● **The request**:
Among the entries below, find the line with "Write part 2", then quote it and each following line up to and including the line with "range to another.", and nothing else.

● **Material provided**:
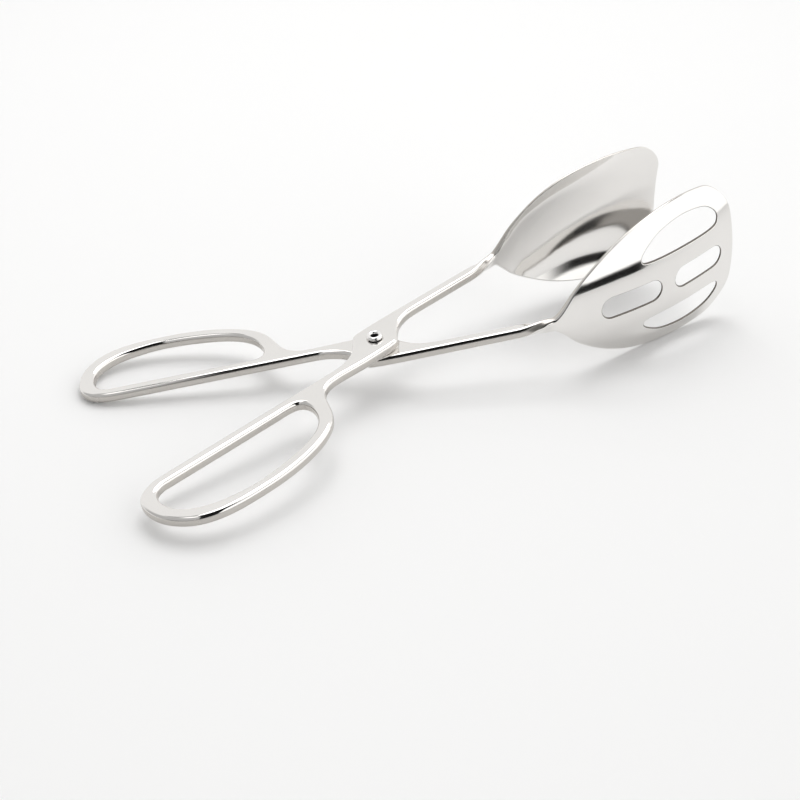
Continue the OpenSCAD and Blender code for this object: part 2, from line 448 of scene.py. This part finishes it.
arm_steel = steel_material("arm_steel", (0.80, 0.785, 0.765), 0.05, 0.09, 0.00008)
# darker, rougher steel on the bars' sides: partly the duller edge finish, partly painted shade for
# the arm's shadow on its own sides
side_steel_with_painted_shade = steel_material("side_steel_with_painted_shade", (0.56, 0.535, 0.505), 0.22, 0.34, 0.0002)
# near-black steel on the slots' walls: painted shade inside the slots
slot_wall_painted_shade = steel_material("slot_wall_painted_shade", (0.15, 0.135, 0.12), 0.30, 0.42, 0.0002)
rivet_steel = steel_material("rivet_steel", (0.84, 0.83, 0.82), 0.12, 0.18, 0.00005)

for name, kind, matrix, body, node in (
        ("arm_with_solid_spoon", "solid", UPPER, "upper_arm", "upper_arm_solid_spoon"),
        ("arm_with_slotted_spoon", "slotted", LOWER, "lower_arm", "lower_arm_slotted_spoon")):
    arm = make_arm(name, kind, matrix, (arm_steel, side_steel_with_painted_shade, slot_wall_painted_shade))
    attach(arm, body)
    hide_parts(node)
rivet = make_rivet("hollow_rivet", PLACE, rivet_steel)
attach(rivet, "upper_arm")
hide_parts("pivot_rivet")


# ---------------------------------------------------------------- floor, light and camera
def make_floor():
    """A plain pale floor under the tongs, which is not part of them."""
    size = 3.0
    mesh = bpy.data.meshes.new("floor")
    mesh.from_pydata([(-size, -size, 0), (size, -size, 0), (size, size, 0), (-size, size, 0)], [],
                     [(0, 1, 2, 3)])
    mat = bpy.data.materials.new("floor")
    mat.use_nodes = True
    shader = mat.node_tree.nodes["Principled BSDF"]
    shader.inputs["Base Color"].default_value = (0.93, 0.93, 0.93, 1)
    shader.inputs["Roughness"].default_value = 0.6
    mesh.materials.append(mat)
    floor = bpy.data.objects.new("floor", mesh)
    scene.collection.objects.link(floor)


def make_world():
    """A white tent with a dark slit overhead, a dark seam under its roof and a dark skirting.

    phi is the compass angle from -Y towards +X, and height is the angle over the horizon."""
    world = bpy.data.worlds.new("studio")
    world.use_nodes = True
    nodes, links = world.node_tree.nodes, world.node_tree.links

    def calc(operation, *values):
        node = nodes.new("ShaderNodeMath")
        node.operation = operation
        for socket, value in zip(node.inputs, values):
            if isinstance(value, (int, float)):
                socket.default_value = value
            else:
                links.new(value, socket)
        return node.outputs[0]

    def rises(value, at, soft):
        node = nodes.new("ShaderNodeMapRange")
        node.interpolation_type = "SMOOTHSTEP"
        node.inputs["From Min"].default_value = at - soft
        node.inputs["From Max"].default_value = at + soft
        links.new(value, node.inputs["Value"])
        return node.outputs["Result"]

    def between(value, low, high, soft):
        return calc("SUBTRACT", rises(value, low, soft), rises(value, high, soft))

    def blend(a, b, share):
        return calc("ADD", calc("MULTIPLY", a, calc("SUBTRACT", 1, share)),
                    calc("MULTIPLY", b, share))

    where = nodes.new("ShaderNodeTexCoord")
    split = nodes.new("ShaderNodeSeparateXYZ")
    links.new(where.outputs["Generated"], split.inputs["Vector"])
    x, y, z = split.outputs
    phi = calc("MULTIPLY", calc("ARCTAN2", x, calc("MULTIPLY", y, -1)), 180 / math.pi)
    height = calc("MULTIPLY", calc("ARCSINE", z), 180 / math.pi)

    far_wall, right_wall, left_wall, roof, in_the_dark = 0.96, 1.32, 0.52, 1.45, 0.012
    walls = blend(blend(far_wall, right_wall, between(phi, -6, 112, 14)), left_wall,
                  between(phi, -128, -8, 14))
    light = blend(walls, roof, rises(height, 66, 5))
    seam = calc("MULTIPLY", between(height, 55.5, 63.5, 1.5),
                calc("SUBTRACT", 1, between(phi, -140, -28, 10)))
    slit_plane = math.radians(-10)             # the open slit runs over the camera
    sideways = calc("ADD", calc("MULTIPLY", x, math.cos(slit_plane)),
                    calc("MULTIPLY", y, math.sin(slit_plane)))
    forward = calc("SUBTRACT", calc("MULTIPLY", x, math.sin(slit_plane)),
                   calc("MULTIPLY", y, math.cos(slit_plane)))
    slit = calc("MULTIPLY", between(sideways, -0.215, 0.225, 0.025), rises(forward, -0.36, 0.04))
    skirting = calc("MULTIPLY", between(height, -3, 6.0, 1.2), between(phi, -75, 38, 8))
    dark = calc("MAXIMUM", slit, calc("MAXIMUM", calc("MULTIPLY", seam, 0.9), skirting))
    light = blend(light, in_the_dark, dark)
    background = nodes["Background"]
    background.inputs["Color"].default_value = (1, 0.996, 0.988, 1)
    links.new(light, background.inputs["Strength"])
    scene.world = world


def area_light(name, at, aim, size, power):
    """A soft rectangular light, power in watts."""
    light = bpy.data.lights.new(name, "AREA")
    light.shape = "RECTANGLE"
    light.size, light.size_y = size
    light.energy = power
    lamp = bpy.data.objects.new(name, light)
    lamp.location = at
    lamp.rotation_euler = (Vector(aim) - Vector(at)).to_track_quat("-Z", "Y").to_euler()
    scene.collection.objects.link(lamp)


CAMERA_AIM = Vector((-0.0207, -0.0141, 0))     # the point of the floor it looks at
CAMERA_DISTANCE = 0.5123
CAMERA_AZIMUTH, CAMERA_ELEVATION = 26.07, 35.0
CAMERA_LENS = 59.8                             # mm, on a sensor 36 mm wide


def make_camera():
    """Looks down at the tongs from the front left, without roll."""
    azimuth, elevation = math.radians(CAMERA_AZIMUTH), math.radians(CAMERA_ELEVATION)
    back = Vector((-math.sin(azimuth) * math.cos(elevation),
                   -math.cos(azimuth) * math.cos(elevation), math.sin(elevation)))
    data = bpy.data.cameras.new("camera")
    data.lens, data.sensor_width = CAMERA_LENS, 36.0
    data.clip_start = 0.01
    camera = bpy.data.objects.new("camera", data)
    camera.location = CAMERA_AIM + back * CAMERA_DISTANCE
    camera.rotation_euler = back.to_track_quat("Z", "Y").to_euler()
    scene.collection.objects.link(camera)
    scene.camera = camera


make_floor()
make_world()
area_light("overhead", (0.2, 0.4, 1.1), (0, 0, 0), (0.8, 0.8), 5.2)
make_camera()
scene.view_settings.view_transform = "Standard"
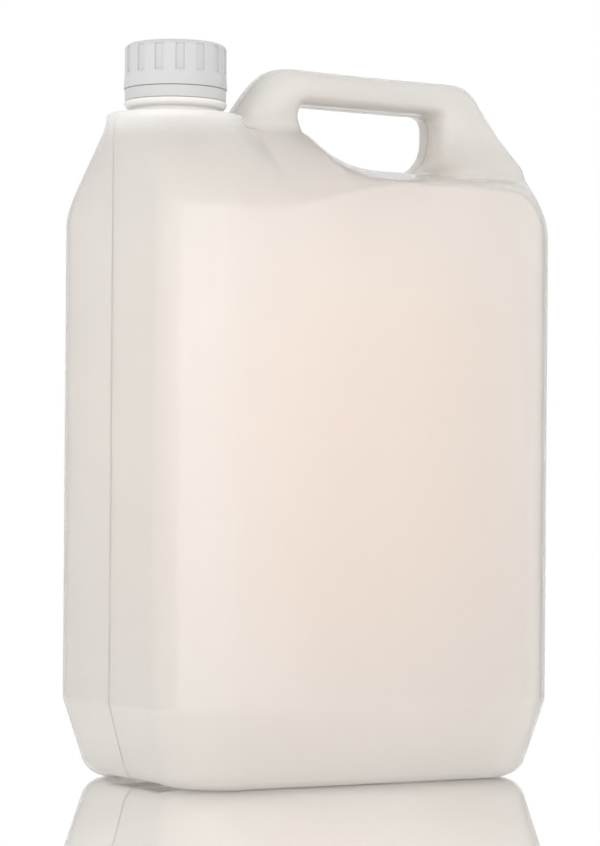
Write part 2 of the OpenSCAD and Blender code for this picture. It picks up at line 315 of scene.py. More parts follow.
def mapped(
    tree: Tree,
    value: Socket,
    source: Pair = (0.0, 1.0),
    target: tuple[float | Socket, float | Socket] = (0.0, 1.0),
    eased: bool = False,
) -> Socket:
    """Maps a value from one range to another.

    Args:
        tree: The node tree.
        value: The value's socket.
        source: Both ends of its own range.
        target: Both ends of the new range, as numbers or sockets.
        eased: Whether the map starts and ends softly.

    Returns:
        The mapped value's socket.
    """
    settings: dict[str, object] = {"From Min": source[0], "From Max": source[1]}
    if eased:
        settings["interpolation_type"] = "SMOOTHSTEP"
    links = {"Value": value}
    for name, end in zip(("To Min", "To Max"), target):
        (links if isinstance(end, Socket) else settings)[name] = end
    return add_node(tree, "MapRange", settings, links).outputs["Result"]


def noise(tree: Tree, place: Socket, size_mm: float, detail: float, roughness: float = 0.5) -> Socket:
    """Makes soft noise.

    Args:
        tree: The node tree.
        place: The coordinates.
        size_mm: How large its patches are, in millimetres.
        detail: How many finer layers it has.
        roughness: How strong these are.

    Returns:
        The noise's socket.
    """
    settings = {"Scale": 1 / (size_mm * MM), "Detail": detail, "Roughness": roughness}
    return add_node(tree, "TexNoise", settings, {"Vector": place}).outputs["Fac"]


def bumps(tree: Tree, height: Socket, strength: float, depth_mm: float) -> Socket:
    """Returns the normals of a surface that a height roughens, as deep as some millimetres."""
    settings = {"Strength": strength, "Distance": depth_mm * MM}
    return add_node(tree, "Bump", settings, {"Height": height}).outputs["Normal"]


def times(tree: Tree, a: Socket, b: Socket) -> Socket:
    """Returns the product of two sockets."""
    return add_node(tree, "Math", {"operation": "MULTIPLY"}, {0: a, 1: b}).outputs["Value"]


def plus(tree: Tree, a: Socket, b: Socket) -> Socket:
    """Returns the sum of two sockets, at most 1."""
    return add_node(tree, "Math", {"operation": "ADD", "use_clamp": True}, {0: a, 1: b}).outputs["Value"]


def new_tree(name: str) -> tuple[bpy.types.Material, Tree, bpy.types.Node]:
    """Makes an empty node material, and returns it with its tree and its output node."""
    material = bpy.data.materials.new(name)
    material.use_nodes = True
    tree = material.node_tree
    tree.nodes.clear()
    return material, tree, add_node(tree, "OutputMaterial")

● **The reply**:
Write part 2 of the OpenSCAD and Blender code for this picture. It picks up at line 315 of scene.py. More parts follow.
def mapped(
    tree: Tree,
    value: Socket,
    source: Pair = (0.0, 1.0),
    target: tuple[float | Socket, float | Socket] = (0.0, 1.0),
    eased: bool = False,
) -> Socket:
    """Maps a value from one range to another.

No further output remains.